Once hash codes from train data are obtained, the next step is to determine a hash function. They construct CNN and simultaneously learns a function that maps a raw image to an image representation (encoder) and a hash function that maps this representation to the given approximate hash codes. The author called this as the CNNH model.

By adding label information as additional output layers, now CNN needs to learn an image representation that matches the given hash codes and label matrix. This additional constraint forces the CNN to learn a shared image representation. The author called this as CNNH+ model.

The CNNH+ model has the highest MAP on MNIST, CIFAR10, and NUS_WIDE datasets.

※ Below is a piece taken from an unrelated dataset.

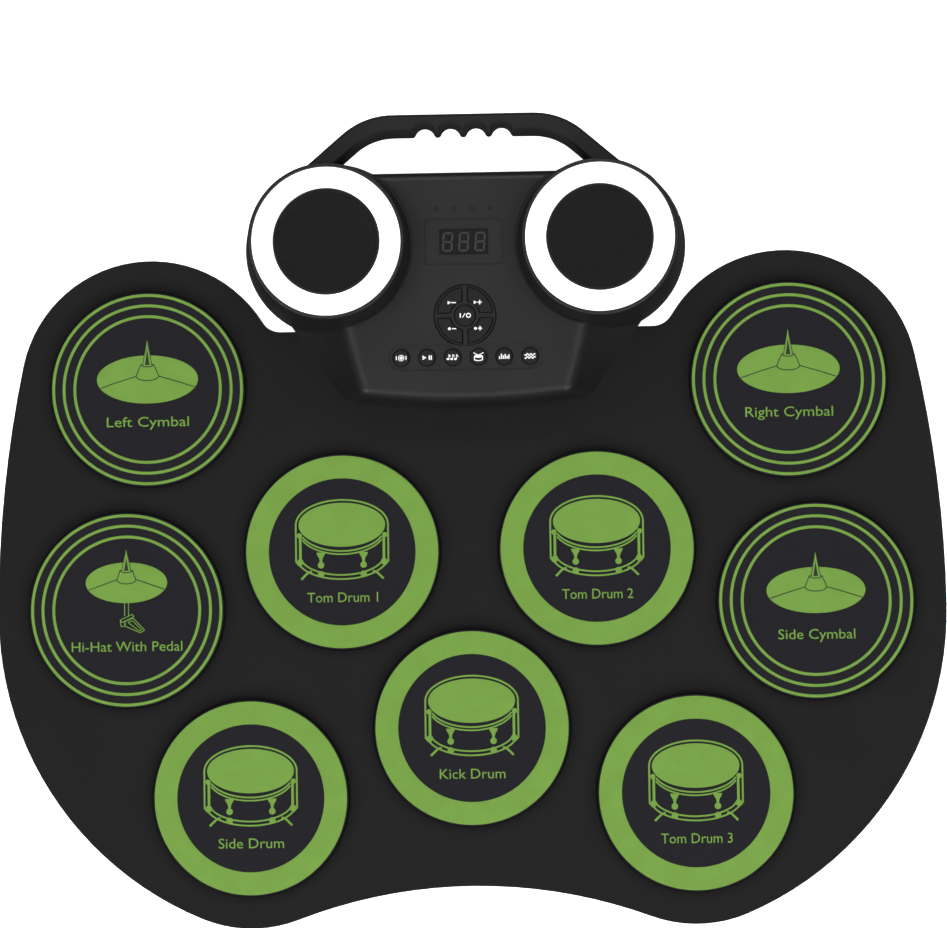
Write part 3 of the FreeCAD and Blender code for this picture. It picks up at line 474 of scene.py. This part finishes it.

I think using deep learning architecture is trivial but learning an approximate hash code is much more challenging when the objective function is a range constraint. The authors demonstrated that the proposed optimization method is faster and more scalable than BCD algorithm. I believe BCD [2] is the state-of-the-arts method at that time.

References:

[1] Xia, Rongkai, et al. “Supervised Hashing for Image Retrieval via Image Representation Learning.” AAAI. Vol. 1. 2014.

[2] Lin, Guosheng, et al. “A general two-step approach to learning-based hashing.” Proceedings of the IEEE International Conference on Computer Vision. 2013.